Ya conocimos al compositor italiano Niccolò Paganini en abril (y en julio, a través de Rajmáninov). Tenía fama de ser el rey del violín, un virtuoso de la pirotecnia sonora. Y guardaba tan celosamente sus trucos técnicos y estaba tan decidido a no revelar los secretos que lo hicieron célebre que a duras penas permitió que se publicaran sus partituras en vida. Diez años después de su muerte se imprimieron algunas piezas, pero hasta 1920-1930 no permitieron las autoridades de Génova, propietarias de sus manuscritos, la publicación de sus composiciones completas.

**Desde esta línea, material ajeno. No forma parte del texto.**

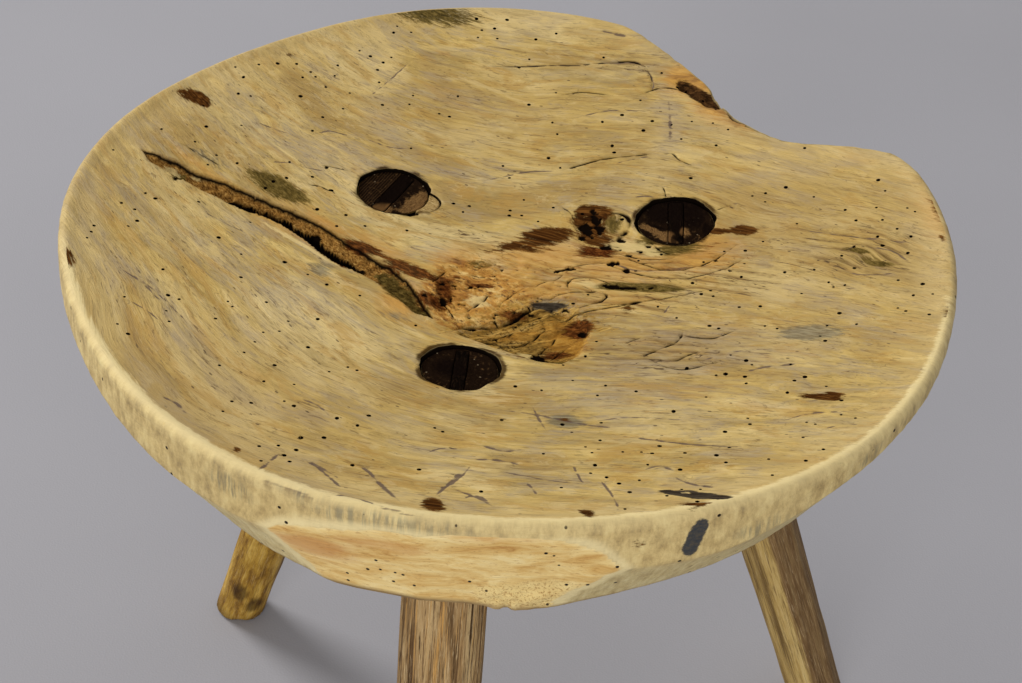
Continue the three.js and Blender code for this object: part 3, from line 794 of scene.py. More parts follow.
def plain_top(x, y):
    """Height of the seat's upper surface before anything is cut, torn or bored in it."""
    reach = np.hypot(x, y)
    azimuth = np.degrees(np.arctan2(y, x))
    away = edge_radius(azimuth) - reach
    crest = 0.6 * smooth(5, 0, away) * smooth(160, 172, reach)
    height = dish(x, y) + crest
    height = height + smooth(0, 14, away) * 0.55 * fractal(x / 34, y / 26, 0, 2, 1)
    height = height + smooth(0, 6, away) * 0.16 * fractal(x / 9, y / 5, 0, 2, 2)
    along, across, _ = grain_of(x, y, np.full(x.shape, float(RIM_HEIGHT))).T
    height = height + smooth(0, 8, away) * 0.5 * fractal(along / 60, across / 6.5, 0, 2, 3)
    return np.minimum(height, RIM_HEIGHT - 0.05)


def below_top(depth):
    """The surface that lies so far below the plain top, as a function of x and y."""
    return lambda x, y: plain_top(x, y) - depth


def sink_heart(x, y, height):
    """The soft heart: hollow and crumbled, torn in its dark part, and pitted. Gives how dark it is too:
    painted shade in its pits, and its black pits and rims.
    """
    inside = polygon_depth(x, y, HEART_LINE) + 2.2 * fractal(x / 6, y / 4, 0, 2, 31)
    hollow = smooth(-3, 9, inside)
    crumble = fractal(x / 9, y / 2.8 - x / 9, 0, 3, 32)
    height = height - hollow * (1.5 + 0.8 * crumble)
    sunk = polygon_depth(x, y, HEART_DARK_LINE)
    fibre_x, fibre_y = turned(x, y, HEART_SLANT)
    ridges = np.clip(fractal(fibre_x / 12, fibre_y / 2.0, 0, 2, 36), 0, 1)
    height = height - (1.4 + 0.9 * ridges) * smooth(-0.6, 1.6, sunk)
    crowded = smooth(-0.1, 0.5, fractal(x / 11, y / 8, 0, 2, 35))
    pits = smooth(0.55, 0.8, noise(x / 1.5, y / 1.3, 0, 33)) * smooth(1, 5, inside) * crowded
    height = height - 0.9 * pits
    blobs = smooth(0.44, 0.58, patches(x, y, BLACK) + 0.16 * fractal(x / 2.4, y / 1.8, 0, 3, 34))
    # Pits are painted dark as painted shade; the black pits and rims are dark too.
    return height - 0.8 * blobs, np.maximum(0.85 * pits, blobs)


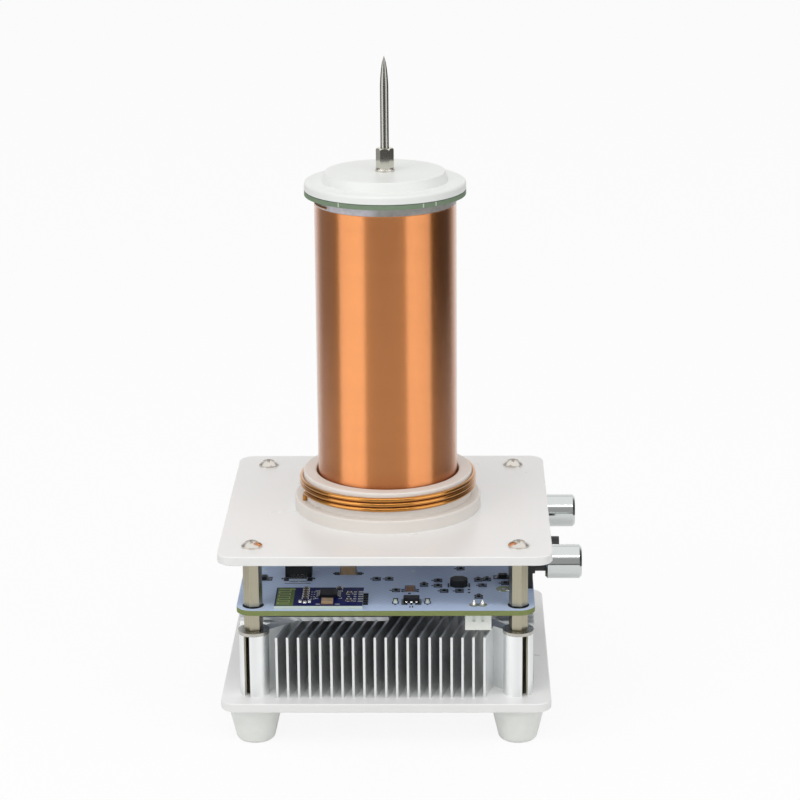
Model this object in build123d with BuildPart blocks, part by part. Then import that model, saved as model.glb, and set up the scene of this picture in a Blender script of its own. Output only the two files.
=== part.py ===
from build123d import *
import os
from math import cos, pi, radians, sin, sqrt

# Desktop resonant transformer: a white acrylic base on four rubber feet, an aluminium heatsink,
# the driver board, a white top plate with the two coils, and a needle electrode on a top load.
# Millimetres. X to the right, Y away from the front, Z up. The floor is Z = 0, and the coils'
# axis stands AXIS_X from the middle of the box, because the two knobs reach out to the right.

os.makedirs("parts", exist_ok=True)

# ---- Fits and clearances ----
SCREW_CLEAR = 0.2         # radial, screw in a plain hole
THREAD_CLEAR = 0.05       # radial, screw in its tapped hole
RUNNING_CLEAR = 0.04      # radial, turning shaft in its bearing
GLUE_GAP = 0.05           # glued or wound on, nearly touching
TUBE_CLEAR = 0.5          # radial, winding inside the former's bore
LOOSE_CLEAR = 0.3         # gap between pieces that only pass each other

# ---- Acrylic plates ----
HOLE_PITCH = 80.0         # the four corner columns stand on this square
PLATE_MARGIN = 10.0       # from the columns' square out to the plates' edges
PLATE_THICK = 2.8
PLATE_CORNER = 5.0
PLATE_EDGE = 0.25         # broken edge of the cut sheet

# ---- Feet ----
FOOT_HEIGHT = 12.0
FOOT_TOP_DIA = 16.0
FOOT_BOTTOM_DIA = 11.3
FOOT_RIM_HEIGHT = 2.0
FOOT_EDGE = 1.6
FOOT_RECESS_DEPTH = 6.0

# ---- Screws, hexagon pillars and washers, all M3 ----
SCREW_DIA = 3.0
HEAD_DIA = 6.4
HEAD_HEIGHT = 1.9
HEAD_RIM = 0.5
CROSS_LENGTH = 3.8
CROSS_WIDTH = 1.0
CROSS_DEPTH = 1.2
CROSS_DRAFT = 12.0        # degrees
SCREW_BITE = 4.5          # length of screw inside its pillar
HEX_FLATS = 5.0
HEX_EDGE = 0.35
HEX_TURN = 12.0           # degrees, how the pillars happened to stop when tightened
STUD_LENGTH = 5.0
STUD_HOLE_EXTRA = 0.6     # a tapped hole is this much deeper than what it takes
WASHER_DIA = 9.5
WASHER_THICK = 1.0
LOWER_PILLAR = 6.0
UPPER_PILLAR = 16.0

# ---- Heatsink, one length of extruded profile ----
SINK_MARGIN = 5.0         # from the columns' square out to the fins' ends
SINK_HEIGHT = 19.5
SINK_POST_DIA = 9.0
SINK_POST_BORE = 6.9
SINK_SLOT = 1.9
SINK_SLOT_TURN = 18.0     # degrees, slot's turn off the diagonal, towards the front or back
SINK_CORE_DIA = 26.0
SINK_ARM_ROOT = 9.0
SINK_ARM_TIP = 3.0
FIN_PITCH = 3.3
FIN_THICK = 0.7
FIN_FIRST_GAP = 2.2       # from a post to the first fin along that side
FIN_LAST_GAP = 4.5        # from the last fin to the next post, at the least
FIN_LEAN = 0.25           # sideways run of a fin for each millimetre inwards

# ---- Circuit board ----
BOARD_MARGIN = 5.0        # from the columns' square out to the board's edges
BOARD_THICK = 1.6
BOARD_CORNER = 5.0

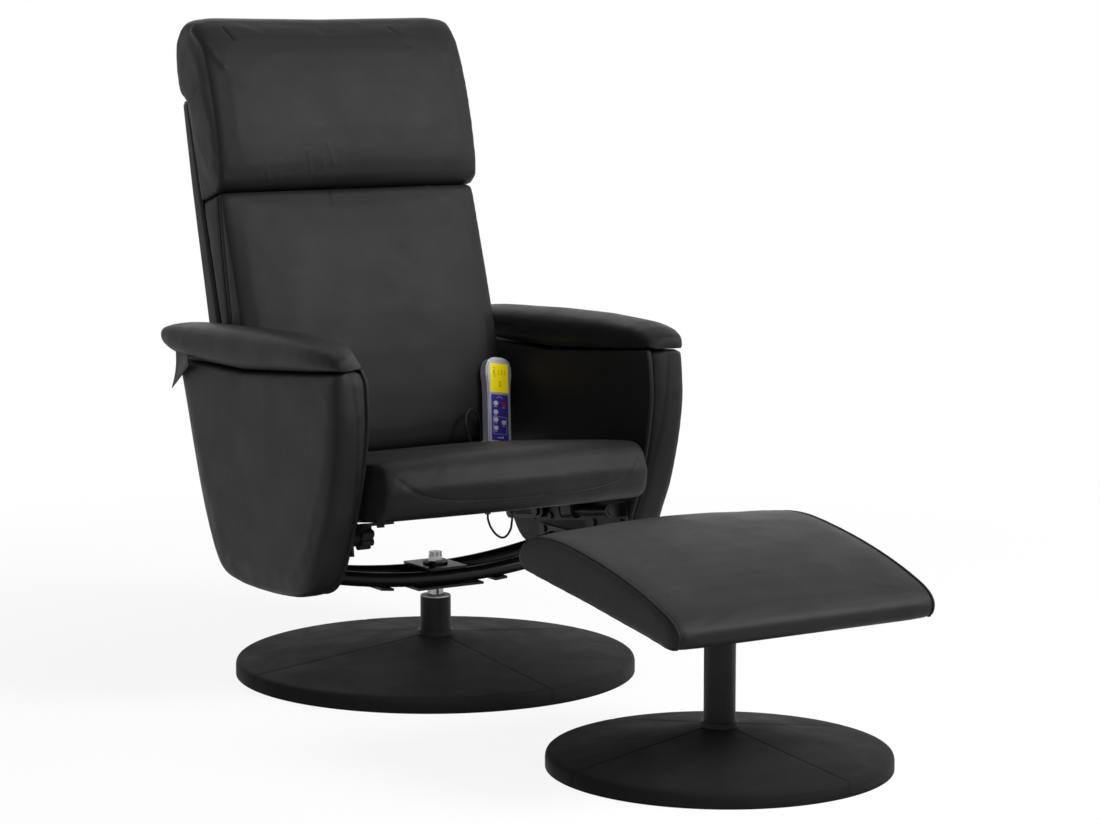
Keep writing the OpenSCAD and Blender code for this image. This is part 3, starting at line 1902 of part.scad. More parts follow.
module stool_cushion() {
  outline = closed_curve(
    [for (p = stool_outline_shares) [stool_y0 + p[0] * stool_depth, stool_front_h + p[1] * stool_rise]],
    2
  );
  middle = mean_point(outline);
  half_w = stool_w / 2 - stool_board_in;
  half_l = stool_depth / 2 - 2 * stool_board_in;
  rings = [
    for (s = stool_shares)
      let (crown = stool_crown * (1 - pow(s[0], 2)))
        [
          for (p = scaled_ring(outline, s[1]))
            [
              s[0] * stool_w / 2,
              p[0],
              p[1] + crown * max(0, (p[1] - middle[1]) / stool_rise * 2)
            ]
        ]
  ];
  color(leather_colour)
    difference() {
      at_stool() loft(rings);
      on_stool_slope()
        translate([-half_w, -half_l, -stool_rise])
          cube([2 * half_w, 2 * half_l, stool_rise + stool_board_h]);
    }
}

base_disc();
base_cover();
base_collar();
column_sleeve();
column_screws();
column_bushes();
stool_disc();
stool_cover();
stool_collar();
stool_column();
stool_screws();
stool_board();
stool_cushion();
spindle();
spindle_nut();
yoke_front_tube();
yoke_rear_tube();
yoke_plates();
yoke_end_plates();
frame_fasteners();
arm_boards();
arm_linings();
arm_cushion_left();
arm_cushion_right();
arm_pad_left();
arm_pad_right();
pivot_bushes();
slide_brackets();
guide_bar();
star_knob();
seat_board();
seat_cushion();
seat_cloth();
seat_hangers();
slide_hook();
seat_screws();
seat_motors();
control_box();
power_inlet();
harness_loop();
lead_glands();
remote_back();
remote_front();
remote_screen();
remote_keypad();
remote_board();
remote_lead();
key_power();
key_head();
key_back();
key_seat();
key_level();
key_timer();
back_board();
back_cushion();
head_pillow();
back_cover();
back_brackets();
bracket_screws();
back_motors();
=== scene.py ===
import math
import bmesh
import bpy
import numpy as np
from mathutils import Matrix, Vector


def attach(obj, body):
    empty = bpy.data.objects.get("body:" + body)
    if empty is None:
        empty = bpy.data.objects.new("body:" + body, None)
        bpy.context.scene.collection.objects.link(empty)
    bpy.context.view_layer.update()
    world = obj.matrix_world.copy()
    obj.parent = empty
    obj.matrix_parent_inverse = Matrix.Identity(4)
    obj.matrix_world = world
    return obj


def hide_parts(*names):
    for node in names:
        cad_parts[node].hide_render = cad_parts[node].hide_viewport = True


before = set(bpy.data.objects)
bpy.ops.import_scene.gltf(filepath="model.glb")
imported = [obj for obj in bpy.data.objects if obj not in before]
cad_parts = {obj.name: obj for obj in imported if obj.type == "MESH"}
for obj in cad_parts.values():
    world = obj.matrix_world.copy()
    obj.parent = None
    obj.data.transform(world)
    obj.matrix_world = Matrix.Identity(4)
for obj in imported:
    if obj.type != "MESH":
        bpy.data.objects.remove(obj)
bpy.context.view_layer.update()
scene = bpy.context.scene
scene.view_settings.view_transform = "Standard"

# Outlines and routes are in mm, those of the seat and the back in their own leaning coordinates; seams, creases,
# threads and grain are in metres
seatFall = 8  # degrees
backLean = 17  # degrees
armFront = 254  # ahead of the column
armLength = 554
armBottom = 156  # above the floor
armHeight = 350
stoolPlace = (18, -760)
bothSides = ((-1, "Left"), (1, "Right"))

print("camera")
camera = {"place": (-2.44094, -4.2048, 1.05578), "tilt": 82.506, "turn": -32.3, "lens": 100.776, "sensor": 36}


def linked(name, data):
    # the data as an object of the scene
    made = bpy.data.objects.new(name, data)
    scene.collection.objects.link(made)
    return made


def makeCamera(v):
    # the photograph's viewpoint, tilted about X and turned about Z
    data = bpy.data.cameras.new("photoCamera")
    data.lens = v["lens"]
    data.sensor_width = v["sensor"]
    made = linked("photoCamera", data)
    made.location = v["place"]
    made.rotation_euler = (math.radians(v["tilt"]), 0, math.radians(v["turn"]))
    scene.camera = made


makeCamera(camera)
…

Lo que reveló aquella colección fue que Paganini, que nació este día, era mucho más compositor de lo que sugerían los arabescos de superficie que lo hicieron internacionalmente famoso. En ella había música de verdad, en cuerpo y alma. También dio a entender (¿una ironía del destino?) que la música que prefería tocar en privado era mucho más tranquila que las obras con las que dejaba boquiabierto al público.
Me encanta el aura de calidez e intimidad, por ejemplo, que percibimos en este Cantabile, palabra italiana que significa «cantable». Es casi seguro que Paganini la escribió para tocarla en su casa, tras las puertas cerradas, con alguna persona apreciada por él.